Work to complete
The required output is a word-for-word copy of the lines from the line bearing "the nib wet" through the line bearing "for node in", inclusive, and no other lines.

***

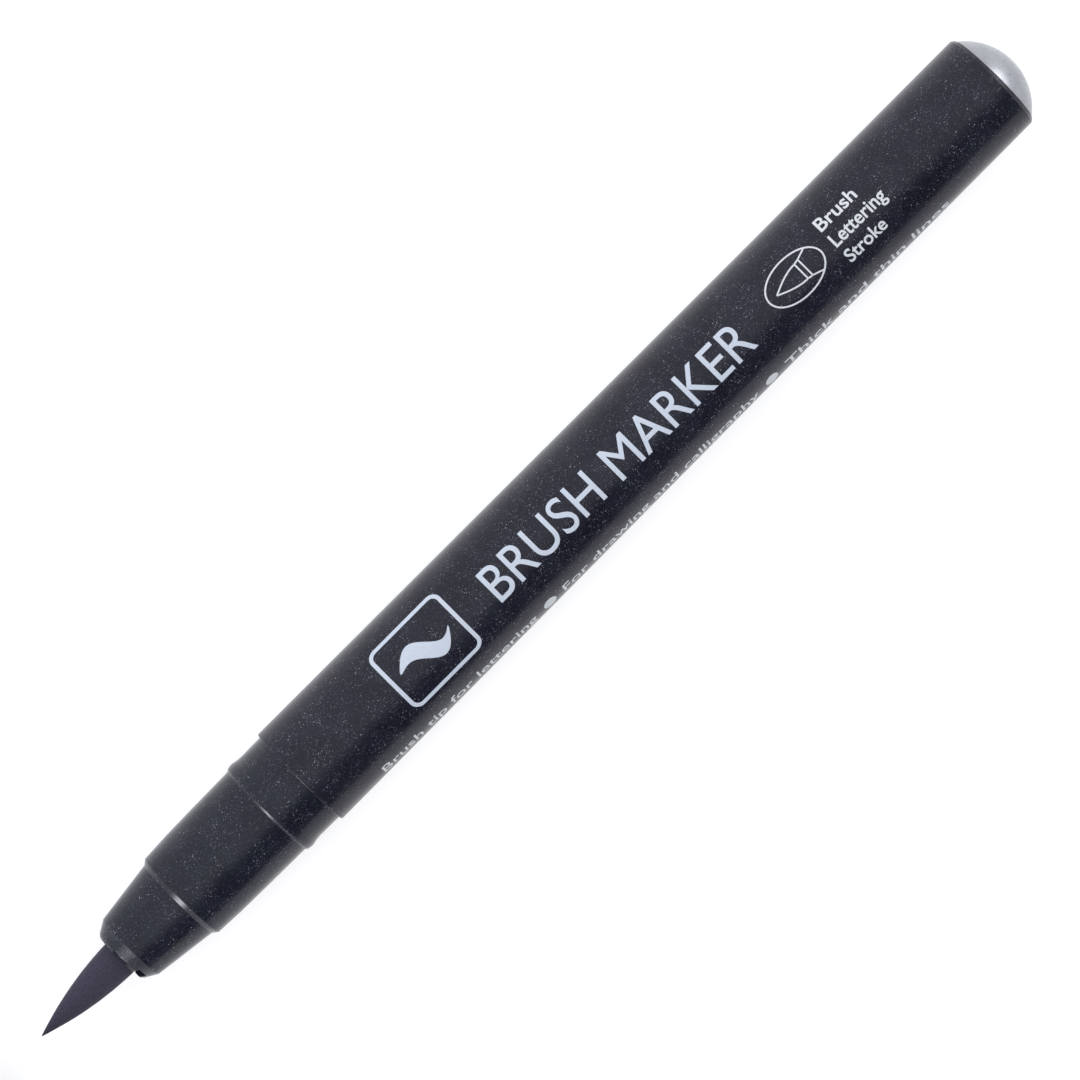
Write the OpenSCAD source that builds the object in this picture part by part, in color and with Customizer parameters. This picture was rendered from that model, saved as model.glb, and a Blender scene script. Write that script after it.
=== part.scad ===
// Brush marker for calligraphy, with its cap pulled off and lying in line ahead of the nib.
// Millimetres. X runs from the nib (-X) to the tail (+X), Z is up, and Z = 0 is the surface it lies on.
// Positions along the pen are given as a distance s from the nib's point, towards the tail.
// Positions along the cap are given as a distance c from the cap's closed end, towards its mouth.

/* [Overall] */
// Length of the pen from nib point to tail, cap off
pen_l = 133; // [128:0.5:140]
// Clear gap between the nib point and the mouth of the pulled-off cap
cap_gap = 8; // [6:0.5:20]

/* [Barrel] */
// Where the barrel's front edge sits, from the nib point
barrel_s = 35.37; // [35:0.01:35.6]
// Radius of the barrel at its front edge
barrel_r_front = 5.765; // [5.7:0.005:5.85]
// Radius of the parallel rear length of the barrel
barrel_r_rear = 5.545; // [5.5:0.005:5.6]
// Length of the parallel rear length of the barrel
barrel_rear_l = 27.5; // [20:0.5:40]
// Radius of the barrel's bore
barrel_bore_r = 4.95; // [4.9:0.01:5]
// Number of ribs that centre the reservoir
rib_count = 6; // [3:1:8]
// Thickness of one rib
rib_t = 0.7; // [0.5:0.1:1]

/* [Front section] */
// Where the mouth rim sits, from the nib point
mouth_s = 10.78; // [10.5:0.01:11]
// Radius of the bore that guides the nib
nib_bore_r = 2.05; // [2.02:0.01:2.1]
// Radius of the crest of the snap bead
bead_r = 5.556; // [5.5:0.001:5.58]
// Radius of the chamber for the reservoir
chamber_r = 4.25; // [4.2:0.01:4.3]
// Width of one air groove
vent_w = 0.8; // [0.6:0.1:1]
// Width of an air groove's notch in the mouth rim
notch_w = 1.35; // [1:0.05:1.5]
// Depth of an air groove's notch in the mouth rim
notch_d = 0.48; // [0.3:0.02:0.8]
// Angle of the air grooves above and below the horizontal
vent_angle = 34; // [25:1:60]

/* [Nib] */
// Radius of the nib's shank
nib_r = 1.96; // [1.9:0.01:2]
// Length of the nib's curved point
nib_point_l = 11.6; // [11:0.1:13]
// Radius of the thin tail that enters the reservoir
nib_tail_r = 1.6; // [1.4:0.05:1.7]

/* [Reservoir] */
// Radius of the fibre core
core_r = 4; // [3.8:0.05:4.05]
// Thickness of the film around the core
film_t = 0.15; // [0.1:0.01:0.18]
// Where the core ends, from the nib point
core_end_s = 115.5; // [90:0.5:118]

/* [Tail] */
// Radius of the tail plug's domed face at its base
dome_r = 5.15; // [5.1:0.01:5.2]
// Height of the dome over the barrel's rear rim
dome_h = 2.45; // [2.3:0.05:2.6]

/* [Cap] */
// Length of the cap
cap_l = 41.5; // [41:0.1:44]
// Outer radius of the cap
cap_r = 6.35; // [6.3:0.01:6.6]
// Outer radius of the cap beside its closed end
cap_r_end = 6.18; // [6.1:0.01:6.3]
// Radius of the cap's bore at its mouth
cap_bore_r = 5.68; // [5.66:0.01:5.75]
// Gap between the closed cap's mouth and the barrel's edge
cap_seat_gap = 0.15; // [0.1:0.01:0.3]
// Outer radius of the clip
clip_r = 8.7; // [8.4:0.05:8.9]
// Width of the clip
clip_w = 3.8; // [3.4:0.1:4.2]

/* [Hidden] */
$fn = 96;

// The barrel's rear rim and the parallel length ahead of it
rim_s = pen_l - dome_h;
rear_s = rim_s - 0.42;
taper_end_s = rear_s - barrel_rear_l;

// The clip turns down beside the cap until its edge rests on the surface
clip_drop = asin((cap_r - 0.01) / clip_r) - asin(clip_w / 2 / clip_r);
clip_reach = clip_r * cos(clip_drop - asin(clip_w / 2 / clip_r));

// Frame: the origin is the centre of the bottom of the overall box
tip_x = -(pen_l + cap_gap + cap_l) / 2 + cap_l + cap_gap;
cap_x = -(pen_l + cap_gap + cap_l) / 2;
axis_y = (clip_reach - cap_r) / 2;
axis_z = cap_r;

// With the cap closed, a place c on the cap lies at s = c + closed_s
closed_s = barrel_s - cap_seat_gap - cap_l;

// Sphere radius of a dome of height h on a base of radius r
function dome_radius(r, h) = (r * r + h * h) / (2 * h);

// Places a shape turned about Z on the pen's axis: its Z runs along +X, its -X points up
module on_pen() { translate([tip_x, axis_y, axis_z]) rotate([0, 90, 0]) children(); }
module on_cap() { translate([cap_x, axis_y, axis_z]) rotate([0, 90, 0]) children(); }

// Solid of revolution from points [radius, position]
module lathe(points) { rotate_extrude() polygon(points); }

// Half profile of a dome cap: base of radius r at position z, height h, along +Z or -Z
module dome_profile(r, h, z, dir) {
    big = dome_radius(r, h);
    intersection() {
        translate([0, z + dir * (h - big)]) circle(r = big, $fn = 256);
        translate([0, dir > 0 ? z : z - h - 1]) square([r, h + 1]);
    }
}

// Tapered tube with a centring rib every 60 degrees or so, open at both ends
module barrel() {
    color([0.16, 0.16, 0.19]) on_pen() union() {
        lathe([
            [barrel_bore_r, barrel_s + 0.12], [barrel_bore_r + 0.12, barrel_s],
            [barrel_r_front - 0.07, barrel_s], [barrel_r_front, barrel_s + 0.07],
            [barrel_r_rear, taper_end_s], [barrel_r_rear, rear_s],
            [dome_r + 0.01, rim_s], [barrel_bore_r + 0.03, rim_s], [barrel_bore_r, rim_s - 0.1]
        ]);
        for (i = [0 : rib_count - 1]) rotate([0, 0, 360 / rib_count * i])
            translate([core_r + film_t + 0.13, -rib_t / 2, barrel_s + 13.2])
                cube([barrel_bore_r - core_r - film_t + 0.07, rib_t, core_end_s + 3 - barrel_s - 13.2]);
    }
}

// Nose with a bevelled mouth, cone, cap seat, snap bead and neck, and a spigot inside the barrel
module front_section() {
    spigot_r = barrel_bore_r - 0.02;
    color([0.16, 0.16, 0.19]) on_pen() difference() {
        lathe([
            [nib_bore_r, mouth_s + 0.1], [nib_bore_r + 0.1, mouth_s],
            [2.72, mouth_s], [2.86, mouth_s + 0.07], [3.07, mouth_s + 0.26], [3.79, mouth_s + 1.49],
            [4.605, mouth_s + 7.82], [5.0, mouth_s + 8.5], [5.045, mouth_s + 8.62],
            [5.175, mouth_s + 11.5], [5.24, mouth_s + 15.4], [5.29, mouth_s + 19.84],
            [5.34, mouth_s + 20.02], [5.45, mouth_s + 20.19], [5.52, mouth_s + 20.38],
            [bead_r, mouth_s + 20.62], [bead_r - 0.012, mouth_s + 20.9], [5.505, mouth_s + 21.16],
            [5.45, mouth_s + 21.38], [5.41, mouth_s + 21.7], [5.39, mouth_s + 22],
            [5.425, barrel_s - 0.06], [spigot_r, barrel_s - 0.06],
            [spigot_r, barrel_s + 11], [spigot_r - 0.25, barrel_s + 11.6], [chamber_r, barrel_s + 11.6],
            [chamber_r, mouth_s + 13.6], [nib_bore_r, mouth_s + 11.6]
        ]);
        // Three air grooves run along the nib bore and break out through the mouth rim
        for (a = [0, 2 * vent_angle, 180]) rotate([0, 0, a - 90 - vent_angle]) {
            translate([0, -vent_w / 2, mouth_s - 1]) cube([nib_bore_r + 0.45, vent_w, 16]);
            translate([0, -notch_w / 2, mouth_s - 1]) cube([4.5, notch_w, 1 + notch_d]);
        }
    }
}

// Flexible fibre nib: a curved point, a shank and a thin tail that draws ink from the core
module brush_nib() {
    arc = (nib_r * nib_r + nib_point_l * nib_point_l) / (2 * nib_r);
    color([0.24, 0.23, 0.27]) on_pen() rotate_extrude() union() {
        intersection() {
            translate([nib_r - arc, nib_point_l - 0.1]) circle(r = arc, $fn = 256);
            square([nib_r, nib_point_l - 0.1]);
        }
        polygon([
            [0, nib_point_l - 0.2], [nib_r, nib_point_l - 0.2], [nib_r, mouth_s + 12.6],
            [nib_tail_r, mouth_s + 13.2], [nib_tail_r, mouth_s + 20], [0.7, mouth_s + 21.8], [0, mouth_s + 21.8]
        ]);
    }
}

// Ink-filled fibre core with a pocket for the nib's tail
module ink_reservoir() {
    color([0.3, 0.3, 0.34]) on_pen() difference() {
        translate([0, 0, mouth_s + 13.9]) cylinder(r = core_r, h = core_end_s - mouth_s - 13.9);
        translate([0, 0, mouth_s + 12]) cylinder(r = nib_tail_r + 0.05, h = 10.2);
    }
}

// Film sleeve around the fibre core
module reservoir_film() {
    color([0.85, 0.87, 0.9]) on_pen() difference() {
        translate([0, 0, mouth_s + 14.2]) cylinder(r = core_r + 0.02 + film_t - 0.02, h = core_end_s - mouth_s - 14.2);
        translate([0, 0, mouth_s + 13]) cylinder(r = core_r + 0.01, h = core_end_s);
    }
}

// Domed plug in the ink's colour, with a skirt in the barrel and a stop behind the core
module tail_plug() {
    skirt_r = barrel_bore_r - 0.02;
    color([0.66, 0.68, 0.72]) on_pen() union() {
        rotate_extrude() dome_profile(dome_r, dome_h - 0.1, rim_s + 0.1, 1);
        lathe([
            [0, rim_s + 0.8], [3.2, rim_s + 0.6], [skirt_r, rim_s + 0.12], [skirt_r, rim_s - 9.4], [skirt_r - 0.3, rim_s - 10],
            [4.1, rim_s - 10], [4.1, rim_s - 1.3], [2.6, rim_s - 1.3], [2.6, core_end_s + 0.4],
            [1.9, core_end_s + 0.4], [1.9, rim_s - 1.3], [0, rim_s - 1.3]
        ]);
    }
}

// Open-ended cap tube with a moulded clip
module cap_shell() {
    step_c = 18.2 - closed_s;
    color([0.16, 0.16, 0.19]) on_cap() union() {
        lathe([
            [5.17, 2.0], [5.72, 2.0], [5.98, 2.12], [cap_r_end, 2.5], [cap_r, 22], [cap_r, cap_l - 0.15],
            [cap_r - 0.15, cap_l], [cap_bore_r + 0.2, cap_l], [cap_bore_r, cap_l - 0.3],
            [cap_bore_r, step_c], [5.15, step_c - 0.5], [5.15, 2.1]
        ]);
        rotate([0, 0, clip_drop - 90]) intersection() {
            rotate([90, 0, 0]) translate([0, 0, -clip_w / 2]) linear_extrude(clip_w) polygon([
                [6.0, 2.9], [6.0, 7.4], [6.9, 7.6], [7.3, 8.3], [7.25, 30.8], [6.85, 31.7], [6.56, 32.6],
                [6.56, 33.4], [6.95, 34.6], [7.5, 35.4], [8.0, 35.4], [8.35, 34.6], [clip_r - 0.1, 30],
                [clip_r + 0.3, 22], [clip_r + 0.3, 5.4], [8.1, 3.6], [7.4, 2.9]
            ]);
            rotate([0, 90, 0]) linear_extrude(clip_r + 1) polygon([
                [-2.9, -clip_w / 2 + 0.5], [-3.6, -clip_w / 2], [-31, -clip_w / 2], [-34.6, -clip_w / 2 + 0.6],
                [-35.4, -clip_w / 2 + 1.3], [-35.4, clip_w / 2 - 1.3], [-34.6, clip_w / 2 - 0.6],
                [-31, clip_w / 2], [-3.6, clip_w / 2], [-2.9, clip_w / 2 - 0.5]
            ]);
            cylinder(r = clip_r, h = cap_l);
        }
    }
}

// Closed sleeve in the cap that shuts on the nose cone and keeps the nib wet
module cap_inner_seal() {
    seal_end = 15 - closed_s;
    color([0.78, 0.79, 0.8]) on_cap() lathe([
        [0, 3.4], [4.9, 3.4], [5.13, 3.7], [5.13, seal_end - 0.5], [4.85, seal_end], [4.4, seal_end],
        [4.25, seal_end - 0.25], [4.25, 6.2], [3.4, 4.4], [0, 4.4]
    ]);
}

// Domed plug in the ink's colour that shuts the cap's end
module cap_end_plug() {
    color([0.66, 0.68, 0.72]) on_cap() rotate_extrude() union() {
        dome_profile(5.65, 1.9, 1.9, -1);
        polygon([[0, 1.85], [5.13, 1.85], [5.13, 3.1], [4.9, 3.3], [0, 3.3]]);
    }
}

barrel();
front_section();
brush_nib();
ink_reservoir();
reservoir_film();
tail_plug();
cap_shell();
cap_inner_seal();
cap_end_plug();
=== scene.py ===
"""Looks of the brush marker: the pen with its cap pulled off, on a pale floor under soft studio light.
Lengths along the pen are s, in millimetres from the nib's point; lengths along the cap are c, from its closed end."""
import math

import bmesh
import bpy
from mathutils import Matrix, Vector, noise


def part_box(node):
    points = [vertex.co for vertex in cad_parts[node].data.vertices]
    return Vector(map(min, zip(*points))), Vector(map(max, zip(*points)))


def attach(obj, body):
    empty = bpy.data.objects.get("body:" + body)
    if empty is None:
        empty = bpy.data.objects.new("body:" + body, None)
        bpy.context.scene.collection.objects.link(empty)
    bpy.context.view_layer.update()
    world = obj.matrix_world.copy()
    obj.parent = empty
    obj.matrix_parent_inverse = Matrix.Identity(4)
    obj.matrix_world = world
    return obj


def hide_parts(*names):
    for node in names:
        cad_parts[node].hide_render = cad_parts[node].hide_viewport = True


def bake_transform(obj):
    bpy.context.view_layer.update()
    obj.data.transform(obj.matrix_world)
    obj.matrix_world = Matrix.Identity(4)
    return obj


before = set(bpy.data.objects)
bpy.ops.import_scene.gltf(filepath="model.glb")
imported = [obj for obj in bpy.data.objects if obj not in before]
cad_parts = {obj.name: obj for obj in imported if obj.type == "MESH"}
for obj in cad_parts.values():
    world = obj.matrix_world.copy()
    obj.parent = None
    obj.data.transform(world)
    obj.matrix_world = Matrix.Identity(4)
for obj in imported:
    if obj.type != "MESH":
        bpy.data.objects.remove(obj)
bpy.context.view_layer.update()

MM = 0.001
nib_lo, nib_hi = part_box("brush_nib")
barrel_lo, barrel_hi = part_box("barrel")
tail_lo, tail_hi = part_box("tail_plug")
plug_lo, plug_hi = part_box("cap_end_plug")
shell_lo, shell_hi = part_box("cap_shell")
seal_lo, seal_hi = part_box("cap_inner_seal")
TIP_X = nib_lo[0] / MM
CAP_X = plug_lo[0] / MM
AX_Y = (barrel_lo[1] + barrel_hi[1]) / 2 / MM
AX_Z = (shell_lo[2] + shell_hi[2]) / 2 / MM
BARREL_S = barrel_lo[0] / MM - TIP_X
RIM_S = barrel_hi[0] / MM - TIP_X
PEN_L = tail_hi[0] / MM - TIP_X
MOUTH_S = 10.78
CAP_R = (shell_hi[2] - shell_lo[2]) / 2 / MM
CAP_L = shell_hi[0] / MM - CAP_X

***

Complete output
// Closed sleeve in the cap that shuts on the nose cone and keeps the nib wet
module cap_inner_seal() {
    seal_end = 15 - closed_s;
    color([0.78, 0.79, 0.8]) on_cap() lathe([
        [0, 3.4], [4.9, 3.4], [5.13, 3.7], [5.13, seal_end - 0.5], [4.85, seal_end], [4.4, seal_end],
        [4.25, seal_end - 0.25], [4.25, 6.2], [3.4, 4.4], [0, 4.4]
    ]);
}

// Domed plug in the ink's colour that shuts the cap's end
module cap_end_plug() {
    color([0.66, 0.68, 0.72]) on_cap() rotate_extrude() union() {
        dome_profile(5.65, 1.9, 1.9, -1);
        polygon([[0, 1.85], [5.13, 1.85], [5.13, 3.1], [4.9, 3.3], [0, 3.3]]);
    }
}

barrel();
front_section();
brush_nib();
ink_reservoir();
reservoir_film();
tail_plug();
cap_shell();
cap_inner_seal();
cap_end_plug();
=== scene.py ===
"""Looks of the brush marker: the pen with its cap pulled off, on a pale floor under soft studio light.
Lengths along the pen are s, in millimetres from the nib's point; lengths along the cap are c, from its closed end."""
import math

import bmesh
import bpy
from mathutils import Matrix, Vector, noise


def part_box(node):
    points = [vertex.co for vertex in cad_parts[node].data.vertices]
    return Vector(map(min, zip(*points))), Vector(map(max, zip(*points)))


def attach(obj, body):
    empty = bpy.data.objects.get("body:" + body)
    if empty is None:
        empty = bpy.data.objects.new("body:" + body, None)
        bpy.context.scene.collection.objects.link(empty)
    bpy.context.view_layer.update()
    world = obj.matrix_world.copy()
    obj.parent = empty
    obj.matrix_parent_inverse = Matrix.Identity(4)
    obj.matrix_world = world
    return obj


def hide_parts(*names):
    for node in names:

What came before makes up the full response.